I left this in a note to a "friend":

And I hate to sound like I'm holding a grudge or being nit picky, but do you know what it means to be a friend? I will accept your request and there is no need for you to answer that question for me, but I want it to at least cross your mind for consideration.
It's really not relevant what happened with that person, nor do I care to discuss the details of what I think about him/her, the circumstances, or the possible future between the two of us.....but it did make me wonder what people consider "friends."

I asked some people from a set of forums I visit, in hopes of figuring out what people really view as 'friends' (I asked for another purpose, too, but this fit right in...) I thought maybe I had my standards set too high. I've never really had any problems with my friends before....they're always carefully chosen and it's taken years to build many of the friendships....but in the last year, I've 'lost' a couple for various reasons. My philosophy has always been that if the friendship can be 'fail', then the person wasn't really a true friend in the first place. As far as I'm concerned, that still stands true.

I have different levels of 'friends'....those select few who I'm very close to....those who don't quite reach that standard, but I'm still on really good terms with....those who consider me a friend without a doubt, but whom I know I couldn't go to with much, and know very little about me....and those that rank lower as acquaintances, but who are slightly more than just people I know in passing...(and any gray area in between, of course, but only the top two really get the 'friend' label....the others fall more into the 'buddy' category...) On any level, though, if they can be disposed of or they can dispose of me and any level of relationship with me at the drop of a hat, then I have no reason for them to be in my life. Period.

Anywho, a few of the things that kept being mentioned were trust, loyalty, each bringing something different to the friendship, being there for each other, respect, understanding, listens, etc. It turns out, the definition and expectations really aren't that much different than they were in the past. Obviously, everybody has their own qualities they look for in friends....some are very lenient, some are very harsh....but the core qualities of a 'true' friend are pretty much in the same categories.

It looks like I just faltered with these select people. I know they didn't set out to intentionally do what each of them did, but in the end, that part doesn't even matter....even the actual scenarios and end consequences don't really matter at this point. They're simply not things I choose to dwell on, but I wonder if I've second guessed some of my choices with other friends because of my uncertainty? Honestly, I don't think I've been put into many situations where I could have, but the possibility is still there.

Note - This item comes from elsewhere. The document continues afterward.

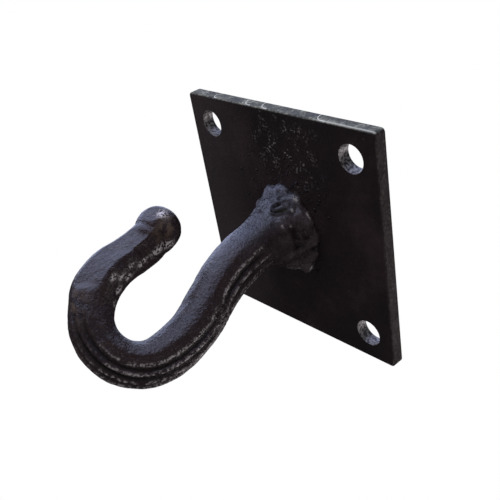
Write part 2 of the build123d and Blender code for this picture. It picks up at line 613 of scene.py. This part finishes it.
surface = bar_frame(LIMB)[0]
print("Relief on the limb in mm:", [round(forging(LIMB, turn, surface), 2) for turn in (-90, 0)])

# %% [markdown]
# The tip is a ball on a short hollow blend, as if turned in a lathe. Its profile has two arcs,
# the blend and the ball, with one share running along both, so that the grid of the bar can go
# on over the ball to its pole. A separate sphere would leave a seam at the neck.

# %% Profile of the tip
NECK_RADIUS, NECK_BLEND = 5.6, 1.5
NECK_FILL, FILL_BACK, FILL_WIDTH = 0.75, 6.5, 4.5
BLEND_SHARE = 0.12


def neck_reach():
    """Distance from the ball's centre back to where its blend meets the neck, in mm."""
    return math.sqrt((BALL_RADIUS + NECK_BLEND) ** 2 - (NECK_RADIUS + NECK_BLEND) ** 2)


def tip_profile(share):
    """Distance past the ball's centre and radius, from the neck's blend round to the pole."""
    reach = neck_reach()
    waist = math.atan2(NECK_RADIUS + NECK_BLEND, -reach)
    if share < BLEND_SHARE:
        turn = (waist - math.pi / 2) * share / BLEND_SHARE
        return NECK_BLEND * math.sin(turn) - reach, NECK_RADIUS + NECK_BLEND * (1 - math.cos(turn))
    turn = waist * (1 - share) / (1 - BLEND_SHARE)
    return BALL_RADIUS * math.cos(turn), BALL_RADIUS * math.sin(turn)


def neck_fill(from_middle, angle):
    """Metal that fills the inner side of the neck, in mm."""
    inner_side = max(0.0, math.sin(math.radians(angle)))
    return NECK_FILL * hump(from_middle, 0, FILL_WIDTH) * inner_side


print("Neck's blend starts", round(neck_reach(), 2), "mm before the middle of the ball")

# %% [markdown]
# Where the finish changes is marked on the vertices: rubbed crests that also carry a painted
# highlight, grooves painted dark as shade, rust, small glints painted on spots rubbed bare under
# the limb and on the ball, and a painted blue sheen of the sky on the stem's side towards the
# light. Marks move with the metal and need no picture, and the finish reads them by name.

# %% Marks of wear on the hook
HOOK_MARKS = ("crest", "groove", "rust", "glint", "painted_sky_sheen")
# Where the crests' rubbed grey and painted highlight fade out on the free limb.
CRESTS_RUBBED_AND_LIT_TO, CRESTS_FADE = 84, 16
RUST_SPOTS = ((89, -50, 3.5, 24), (120, 20, 4.0, 26), (70, 150, 5.0, 30))
# Glints painted on spots rubbed bare, under the limb and on the ball.
GLINTS = (
    (122.6, -13, 1.4, 12),
    (115, 56, 1.9, 8),
    (109, 54, 1.5, 6),
    (105.5, 38, 1.3, 5),
    (98, 22, 1.1, 5),
    (100.5, 40, 1.3, 6),
    (103, 59, 1.6, 6),
    (118, 63, 1.3, 8),
    (96.5, 61, 1.5, 6),
    (91, 62, 1.1, 5),
)
# A painted blue sheen of the sky on the stem's side towards the light.
SKY_SHEEN_PATCHES = ((14, 50, 9, 38),)


def wear(distance, angle):
    """How rusty a place is, and how much painted glint and sky sheen it has, each from 0 to 1."""
    return [min(1.0, sum(patch(distance, angle, spot) for spot in spots))
            for spots in (RUST_SPOTS, GLINTS, SKY_SHEEN_PATCHES)]


print("Marks:", HOOK_MARKS, "with", len(GLINTS), "glints")

# %% [markdown]
# To skin a piece, a flat grid is rolled up: one direction of the grid runs along it and the
# other round it. The grid's own UV map stays with it. Welding the doubles closes the seam and
# the pole, and a last face closes the open end, so the skin is watertight.

# %% Rolling a grid
SAME_PLACE = 1e-6


def rolled_grid(rows, steps, wrap, marks, name):
    """A flat grid rolled by wrap(row share, round share), with its seam and poles welded."""
    bm = bmesh.new()
    bmesh.ops.create_grid(bm, x_segments=rows, y_segments=steps, size=0.5, calc_uvs=True)
    layers = [bm.verts.layers.float.new(mark) for mark in marks]
    uv_map = bm.loops.layers.uv.active or bm.loops.layers.uv.new("UVMap")
    for face in bm.faces:
        for corner in face.loops:
            corner[uv_map].uv = (corner.vert.co.x + 0.5, corner.vert.co.y + 0.5)
    for vert in bm.verts:
        vert.co, values = wrap(vert.co.x + 0.5, vert.co.y + 0.5)
        for layer, value in zip(layers, values):
            vert[layer] = value
    bmesh.ops.remove_doubles(bm, verts=bm.verts, dist=SAME_PLACE)
    open_edges = [edge for edge in bm.edges if edge.is_boundary]
    if open_edges:
        bmesh.ops.holes_fill(bm, edges=open_edges, sides=0)
    bmesh.ops.recalc_face_normals(bm, faces=bm.faces)
    piece = link(bm, name)
    piece.data.shade_smooth()
    print(name, "has", len(piece.data.polygons), "faces")
    return piece


print("Points nearer than", SAME_PLACE / MM, "mm become one")

# %% [markdown]
# Now the hook itself, one forging from the plate to the ball. Most rows of the grid go to the
# bar and the rest to the tip. Each point starts on the plain round, goes in for the flute and
# the flats, and then out or in for the unevenness. A plain sweep would be quicker, but every
# section of it would be alike.

# %% Skin of the hook
ROWS_ALONG, STEPS_ROUND = 400, 190
BAR_SHARE = 0.86
FLATS_BLEND = 2.5
FILL_ENDS_AT = 5


def bar_skin(distance, angle):
    """A point on the bar between the plate and the neck, with its marks."""
    middle, along, inside = bar_frame(distance)
    outward = outward_way(along, inside, angle)
    depth, crest, groove = flute(distance, angle)
    plain = bar_radius(distance)
    fill = neck_fill(distance - (BALL - FILL_BACK), angle)
    radius = plain - depth - limb_flats(distance, angle, plain) + fill
    place = middle + outward * radius * MM
    place += outward * forging(distance, angle, place) * MM
    fluted = flute_depth(distance) / FLUTE_DEPTH
    # The crest mark carries the rubbing and a painted highlight.
    crest *= fluted * eased((CRESTS_RUBBED_AND_LIT_TO - distance) / CRESTS_FADE)
    return place, (crest, groove * fluted, *wear(distance, angle))


def tip_skin(share, angle):
    """A point on the neck's blend or on the ball, with its marks."""
    ahead, radius = tip_profile(share)
    distance = BAR_LENGTH + ahead
    middle, along, inside = bar_frame(BAR_LENGTH)
    outward = outward_way(along, inside, angle)
    place = middle + (along * ahead + outward * radius) * MM
    normal = (place - middle).normalized()
    fill = neck_fill(ahead + FILL_BACK, angle) * min(1.0, radius / FILL_ENDS_AT)
    on_ball = eased((ahead + neck_reach()) / FLATS_BLEND)
    relief = forging(distance, angle, place) + fill - on_ball * ball_flats(normal)
    relief -= (1 - on_ball) * limb_flats(distance, angle, radius)
    return place + normal * relief * MM, (0.0, 0.0, *wear(distance, angle))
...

Back to the point.....What is a friend?

Sir Dave gave this response:

Friends are those who can make you smile, help you cope with issues, share their life with you, and are willing to spend time with you when you're lonely. Friends are willing to make compromises and sacrifices for you if necessary, and friends will share your hopes, pains, joys, and victories. They are your true equals, and while you might not always agree with them, there will never be a dispute over how much you care for each other. Friends don't keep score; that is, if a friend buys you dinner one night, you don't "owe them" anything. And, a friend will never ask you to do anything for the sake of taking advantage of you.
I can't help but wonder how many people exist that can actually fill those shoes on every level....

Wikipedia says that friendship is:

.....a term used to denote co-operative and supportive behaviour between two or more social entities. This article focuses on the notion specific to interpersonal relationships. In this sense, the term connotes a relationship which involves mutual knowledge, esteem, and affection. Friends will welcome each other's company and exhibit loyalty towards each other, often to the point of altruism. Their tastes will usually be similar and may converge, and they will share enjoyable activities. They will also engage in mutually helping behavior, such as exchange of advice and the sharing of hardship. A friend is someone who may often demonstrate reciprocating and reflective behaviors. Yet for many, friendship is nothing more than the trust that someone or something will not harm them.

Value that is found in friendships is often the result of a friend demonstrating on a consistent basis:
  • the tendency to desire what is best for each other
  • sympathy and empathy
  • honesty, perhaps in situations where it may be difficult for others to speak the truth
  • mutual understanding.
Again, so many of the same traits are being repeated over and over and over and over again. If so many people at least somewhat agree what being a 'friend' means, then why do I keep hearing all the stories about friendships breaking up, friendship drama/hatred, and vengeful 'friends', and why were my own expectations failed when I always choose so carefully?